- **Records shown**:

□ □ □ □ □

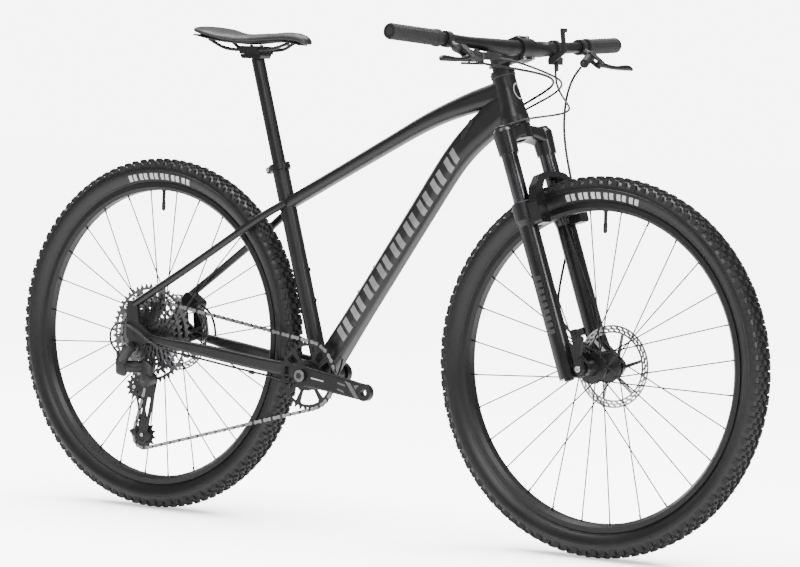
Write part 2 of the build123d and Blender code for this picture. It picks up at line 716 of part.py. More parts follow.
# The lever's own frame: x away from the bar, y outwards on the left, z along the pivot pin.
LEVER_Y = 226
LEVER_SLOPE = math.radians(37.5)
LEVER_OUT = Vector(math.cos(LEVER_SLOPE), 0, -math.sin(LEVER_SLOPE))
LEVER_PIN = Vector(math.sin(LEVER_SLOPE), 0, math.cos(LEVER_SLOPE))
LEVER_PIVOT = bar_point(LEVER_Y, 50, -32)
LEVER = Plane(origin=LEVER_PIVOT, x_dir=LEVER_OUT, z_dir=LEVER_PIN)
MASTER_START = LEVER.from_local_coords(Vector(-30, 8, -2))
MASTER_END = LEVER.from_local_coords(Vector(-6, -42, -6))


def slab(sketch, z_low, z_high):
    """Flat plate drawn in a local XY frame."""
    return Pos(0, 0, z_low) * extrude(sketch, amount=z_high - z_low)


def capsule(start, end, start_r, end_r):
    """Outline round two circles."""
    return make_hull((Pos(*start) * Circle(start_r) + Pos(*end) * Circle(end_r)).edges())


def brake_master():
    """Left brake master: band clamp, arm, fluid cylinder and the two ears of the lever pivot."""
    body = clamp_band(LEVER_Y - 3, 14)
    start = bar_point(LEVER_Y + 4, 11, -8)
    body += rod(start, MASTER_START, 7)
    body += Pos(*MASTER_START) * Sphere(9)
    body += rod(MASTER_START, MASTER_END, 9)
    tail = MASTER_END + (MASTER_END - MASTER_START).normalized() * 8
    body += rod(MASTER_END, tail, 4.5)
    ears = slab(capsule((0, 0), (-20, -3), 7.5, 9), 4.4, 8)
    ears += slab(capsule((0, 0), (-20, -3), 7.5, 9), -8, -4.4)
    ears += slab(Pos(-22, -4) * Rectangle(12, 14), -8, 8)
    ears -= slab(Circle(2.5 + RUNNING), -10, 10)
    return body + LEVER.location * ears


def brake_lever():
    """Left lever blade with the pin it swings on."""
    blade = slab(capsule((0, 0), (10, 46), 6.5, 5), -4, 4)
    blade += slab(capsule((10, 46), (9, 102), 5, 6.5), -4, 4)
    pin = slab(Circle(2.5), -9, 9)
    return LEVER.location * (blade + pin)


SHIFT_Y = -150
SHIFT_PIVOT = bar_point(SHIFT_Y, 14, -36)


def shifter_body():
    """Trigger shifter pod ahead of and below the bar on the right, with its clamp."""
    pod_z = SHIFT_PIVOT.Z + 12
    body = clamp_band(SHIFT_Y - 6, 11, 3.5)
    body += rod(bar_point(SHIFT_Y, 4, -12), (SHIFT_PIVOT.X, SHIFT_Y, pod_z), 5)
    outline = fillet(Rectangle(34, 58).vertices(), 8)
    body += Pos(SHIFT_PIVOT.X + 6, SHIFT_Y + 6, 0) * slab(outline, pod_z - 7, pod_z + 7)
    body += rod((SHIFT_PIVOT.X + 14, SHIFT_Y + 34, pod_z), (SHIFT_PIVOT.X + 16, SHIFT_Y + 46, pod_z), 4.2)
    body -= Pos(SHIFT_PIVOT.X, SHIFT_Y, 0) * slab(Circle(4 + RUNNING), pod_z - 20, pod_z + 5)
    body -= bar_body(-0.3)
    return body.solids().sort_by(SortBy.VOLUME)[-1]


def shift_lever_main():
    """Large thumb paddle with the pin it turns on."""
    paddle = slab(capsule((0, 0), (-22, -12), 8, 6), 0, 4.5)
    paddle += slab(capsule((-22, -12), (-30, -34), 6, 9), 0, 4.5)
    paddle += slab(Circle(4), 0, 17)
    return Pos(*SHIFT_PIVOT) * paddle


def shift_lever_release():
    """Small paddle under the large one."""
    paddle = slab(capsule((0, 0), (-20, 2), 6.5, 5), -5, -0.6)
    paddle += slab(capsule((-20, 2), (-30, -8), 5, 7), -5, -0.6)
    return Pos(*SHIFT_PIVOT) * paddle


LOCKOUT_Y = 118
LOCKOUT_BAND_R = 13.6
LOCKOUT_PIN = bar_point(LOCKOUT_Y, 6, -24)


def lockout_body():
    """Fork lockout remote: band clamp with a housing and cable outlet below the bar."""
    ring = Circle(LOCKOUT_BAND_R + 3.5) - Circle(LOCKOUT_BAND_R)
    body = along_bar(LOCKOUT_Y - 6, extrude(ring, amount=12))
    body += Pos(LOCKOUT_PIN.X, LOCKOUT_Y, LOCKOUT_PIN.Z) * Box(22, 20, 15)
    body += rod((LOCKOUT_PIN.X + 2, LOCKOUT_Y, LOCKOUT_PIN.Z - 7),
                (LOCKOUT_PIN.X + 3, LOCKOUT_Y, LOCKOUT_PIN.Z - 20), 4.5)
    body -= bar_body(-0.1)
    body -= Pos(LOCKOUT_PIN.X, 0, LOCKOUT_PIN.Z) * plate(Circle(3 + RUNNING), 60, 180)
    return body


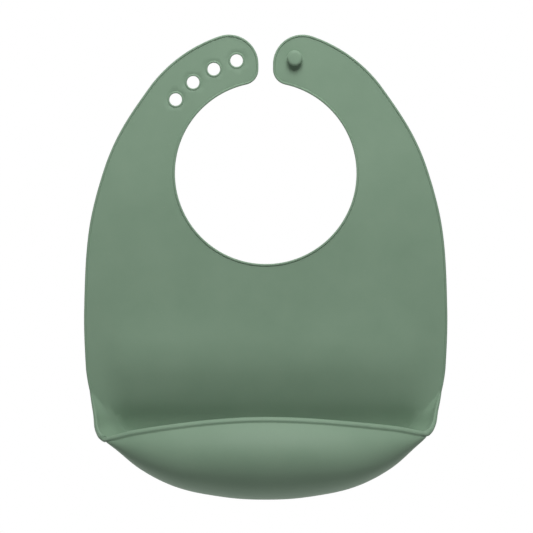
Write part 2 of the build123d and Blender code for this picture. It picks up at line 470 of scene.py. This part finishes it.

□ □ □ □ □

- **Work to be completed**: Print, please, the lines from the first line of the material through the line that contains "MASTER_END = LEVER.from_local_coords(Vector(-6, -42, -6))", exactly as written and with nothing added.

- **Written answer**:
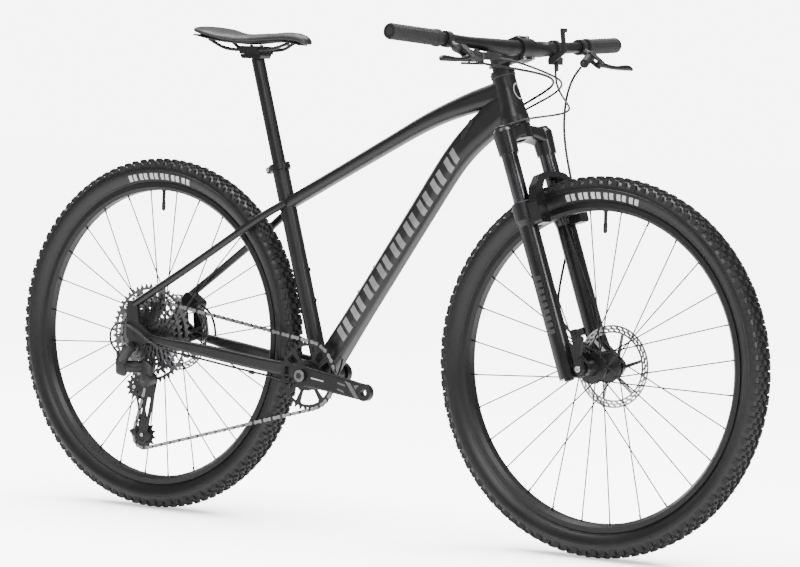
Write part 2 of the build123d and Blender code for this picture. It picks up at line 716 of part.py. More parts follow.
# The lever's own frame: x away from the bar, y outwards on the left, z along the pivot pin.
LEVER_Y = 226
LEVER_SLOPE = math.radians(37.5)
LEVER_OUT = Vector(math.cos(LEVER_SLOPE), 0, -math.sin(LEVER_SLOPE))
LEVER_PIN = Vector(math.sin(LEVER_SLOPE), 0, math.cos(LEVER_SLOPE))
LEVER_PIVOT = bar_point(LEVER_Y, 50, -32)
LEVER = Plane(origin=LEVER_PIVOT, x_dir=LEVER_OUT, z_dir=LEVER_PIN)
MASTER_START = LEVER.from_local_coords(Vector(-30, 8, -2))
MASTER_END = LEVER.from_local_coords(Vector(-6, -42, -6))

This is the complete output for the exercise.